((

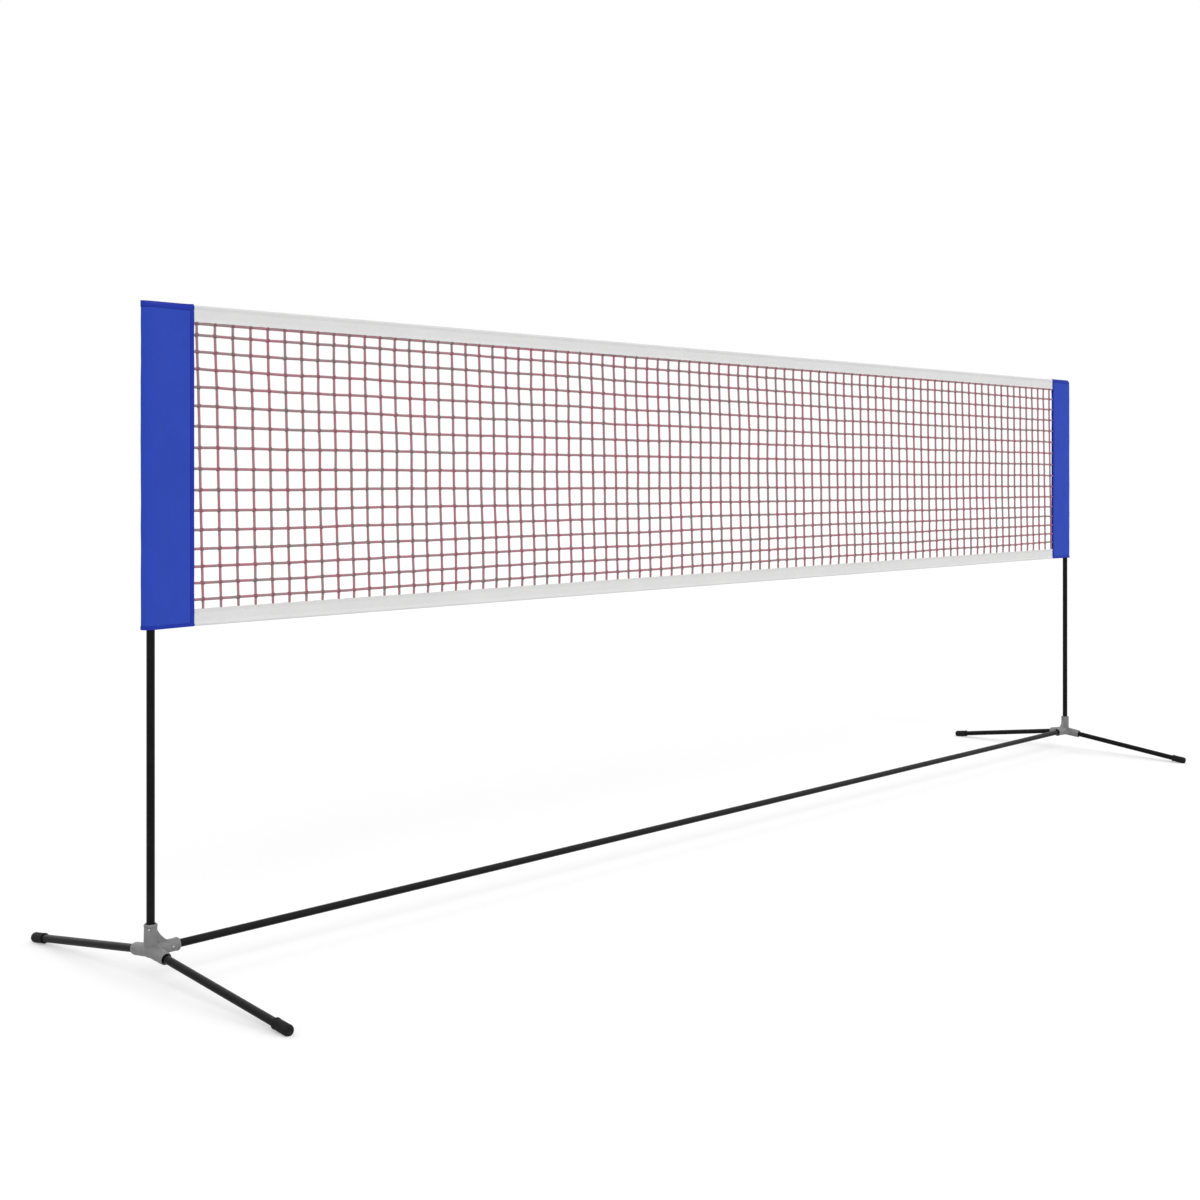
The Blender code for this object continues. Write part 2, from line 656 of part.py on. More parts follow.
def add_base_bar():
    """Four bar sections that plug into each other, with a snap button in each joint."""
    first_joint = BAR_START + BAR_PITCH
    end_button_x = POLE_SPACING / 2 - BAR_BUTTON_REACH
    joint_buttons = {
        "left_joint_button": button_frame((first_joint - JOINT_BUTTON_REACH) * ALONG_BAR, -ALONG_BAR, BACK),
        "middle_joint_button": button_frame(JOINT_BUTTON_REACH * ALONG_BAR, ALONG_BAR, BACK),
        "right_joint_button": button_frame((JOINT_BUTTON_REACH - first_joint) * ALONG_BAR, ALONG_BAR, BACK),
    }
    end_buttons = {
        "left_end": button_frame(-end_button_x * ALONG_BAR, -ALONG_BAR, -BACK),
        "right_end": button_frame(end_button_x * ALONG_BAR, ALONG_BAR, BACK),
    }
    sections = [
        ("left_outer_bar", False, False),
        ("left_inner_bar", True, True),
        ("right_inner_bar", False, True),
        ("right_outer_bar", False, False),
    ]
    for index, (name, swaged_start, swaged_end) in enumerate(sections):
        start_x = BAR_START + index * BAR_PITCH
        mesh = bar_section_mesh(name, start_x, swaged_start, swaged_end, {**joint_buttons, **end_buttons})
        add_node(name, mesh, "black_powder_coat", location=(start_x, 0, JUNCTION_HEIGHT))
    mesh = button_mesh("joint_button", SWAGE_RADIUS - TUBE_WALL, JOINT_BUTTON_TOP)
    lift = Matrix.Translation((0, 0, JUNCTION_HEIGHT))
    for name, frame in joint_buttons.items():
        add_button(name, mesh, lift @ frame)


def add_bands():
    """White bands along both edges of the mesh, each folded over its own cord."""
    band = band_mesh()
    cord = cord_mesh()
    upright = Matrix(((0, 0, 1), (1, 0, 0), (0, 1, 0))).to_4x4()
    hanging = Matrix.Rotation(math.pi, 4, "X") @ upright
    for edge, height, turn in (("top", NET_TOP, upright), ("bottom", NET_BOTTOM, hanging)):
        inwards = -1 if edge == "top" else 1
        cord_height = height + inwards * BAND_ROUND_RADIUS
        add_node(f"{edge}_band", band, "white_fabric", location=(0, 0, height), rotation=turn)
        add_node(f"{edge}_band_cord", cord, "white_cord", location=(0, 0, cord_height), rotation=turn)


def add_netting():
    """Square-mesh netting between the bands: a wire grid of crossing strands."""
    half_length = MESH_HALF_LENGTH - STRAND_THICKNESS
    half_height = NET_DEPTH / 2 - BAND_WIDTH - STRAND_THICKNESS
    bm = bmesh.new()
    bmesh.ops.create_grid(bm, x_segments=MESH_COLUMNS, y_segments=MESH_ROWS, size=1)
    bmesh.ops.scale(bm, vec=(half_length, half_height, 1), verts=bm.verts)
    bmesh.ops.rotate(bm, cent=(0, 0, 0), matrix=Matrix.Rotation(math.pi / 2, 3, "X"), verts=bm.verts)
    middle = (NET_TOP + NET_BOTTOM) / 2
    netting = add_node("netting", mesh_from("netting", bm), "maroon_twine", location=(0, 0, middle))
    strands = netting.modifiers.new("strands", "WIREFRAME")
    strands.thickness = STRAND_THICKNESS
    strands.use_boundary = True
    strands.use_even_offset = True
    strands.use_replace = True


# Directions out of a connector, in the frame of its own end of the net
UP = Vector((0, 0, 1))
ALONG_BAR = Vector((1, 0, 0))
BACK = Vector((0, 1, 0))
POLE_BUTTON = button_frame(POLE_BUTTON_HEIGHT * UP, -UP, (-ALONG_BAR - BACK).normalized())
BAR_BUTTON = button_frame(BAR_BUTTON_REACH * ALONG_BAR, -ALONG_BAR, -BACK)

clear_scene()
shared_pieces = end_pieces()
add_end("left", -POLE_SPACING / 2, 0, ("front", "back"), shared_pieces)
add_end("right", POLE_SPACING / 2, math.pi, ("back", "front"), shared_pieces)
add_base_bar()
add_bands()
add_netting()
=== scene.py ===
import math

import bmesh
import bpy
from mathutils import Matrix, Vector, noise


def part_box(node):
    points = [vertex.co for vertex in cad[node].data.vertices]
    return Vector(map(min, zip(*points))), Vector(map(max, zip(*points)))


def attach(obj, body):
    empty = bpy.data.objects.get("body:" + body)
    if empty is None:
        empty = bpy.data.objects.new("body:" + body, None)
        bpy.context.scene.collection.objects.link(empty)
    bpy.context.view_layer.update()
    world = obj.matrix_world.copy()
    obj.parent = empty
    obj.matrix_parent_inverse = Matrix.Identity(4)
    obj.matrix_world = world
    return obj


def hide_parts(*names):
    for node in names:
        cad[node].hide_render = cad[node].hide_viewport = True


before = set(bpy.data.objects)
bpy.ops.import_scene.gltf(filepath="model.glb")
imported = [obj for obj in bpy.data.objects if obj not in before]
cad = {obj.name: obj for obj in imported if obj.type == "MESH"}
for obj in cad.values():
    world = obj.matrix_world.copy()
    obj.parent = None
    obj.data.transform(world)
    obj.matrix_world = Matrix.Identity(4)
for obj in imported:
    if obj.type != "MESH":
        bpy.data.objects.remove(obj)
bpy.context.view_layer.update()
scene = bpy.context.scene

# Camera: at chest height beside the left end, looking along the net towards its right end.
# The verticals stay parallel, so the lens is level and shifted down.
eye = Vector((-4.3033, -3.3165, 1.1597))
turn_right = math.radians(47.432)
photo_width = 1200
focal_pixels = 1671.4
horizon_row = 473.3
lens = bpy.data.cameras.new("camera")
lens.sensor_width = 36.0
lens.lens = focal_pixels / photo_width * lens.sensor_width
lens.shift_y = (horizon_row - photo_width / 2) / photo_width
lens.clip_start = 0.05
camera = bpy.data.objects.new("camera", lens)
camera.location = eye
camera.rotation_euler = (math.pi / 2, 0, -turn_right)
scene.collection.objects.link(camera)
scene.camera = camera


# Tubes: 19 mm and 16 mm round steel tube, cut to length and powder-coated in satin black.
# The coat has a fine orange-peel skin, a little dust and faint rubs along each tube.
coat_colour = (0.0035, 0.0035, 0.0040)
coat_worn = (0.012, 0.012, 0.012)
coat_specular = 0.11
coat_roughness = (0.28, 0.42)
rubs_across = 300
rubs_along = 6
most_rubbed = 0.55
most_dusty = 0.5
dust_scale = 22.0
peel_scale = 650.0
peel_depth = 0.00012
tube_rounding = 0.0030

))
((

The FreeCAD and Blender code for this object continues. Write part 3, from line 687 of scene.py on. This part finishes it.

))

Look through the material above and print exactly the lines from the one containing "clear_scene()" to the one containing "bpy.data.objects.remove(obj)", both included, and nothing more.

Written reply »
clear_scene()
shared_pieces = end_pieces()
add_end("left", -POLE_SPACING / 2, 0, ("front", "back"), shared_pieces)
add_end("right", POLE_SPACING / 2, math.pi, ("back", "front"), shared_pieces)
add_base_bar()
add_bands()
add_netting()
=== scene.py ===
import math

import bmesh
import bpy
from mathutils import Matrix, Vector, noise


def part_box(node):
    points = [vertex.co for vertex in cad[node].data.vertices]
    return Vector(map(min, zip(*points))), Vector(map(max, zip(*points)))


def attach(obj, body):
    empty = bpy.data.objects.get("body:" + body)
    if empty is None:
        empty = bpy.data.objects.new("body:" + body, None)
        bpy.context.scene.collection.objects.link(empty)
    bpy.context.view_layer.update()
    world = obj.matrix_world.copy()
    obj.parent = empty
    obj.matrix_parent_inverse = Matrix.Identity(4)
    obj.matrix_world = world
    return obj


def hide_parts(*names):
    for node in names:
        cad[node].hide_render = cad[node].hide_viewport = True


before = set(bpy.data.objects)
bpy.ops.import_scene.gltf(filepath="model.glb")
imported = [obj for obj in bpy.data.objects if obj not in before]
cad = {obj.name: obj for obj in imported if obj.type == "MESH"}
for obj in cad.values():
    world = obj.matrix_world.copy()
    obj.parent = None
    obj.data.transform(world)
    obj.matrix_world = Matrix.Identity(4)
for obj in imported:
    if obj.type != "MESH":
        bpy.data.objects.remove(obj)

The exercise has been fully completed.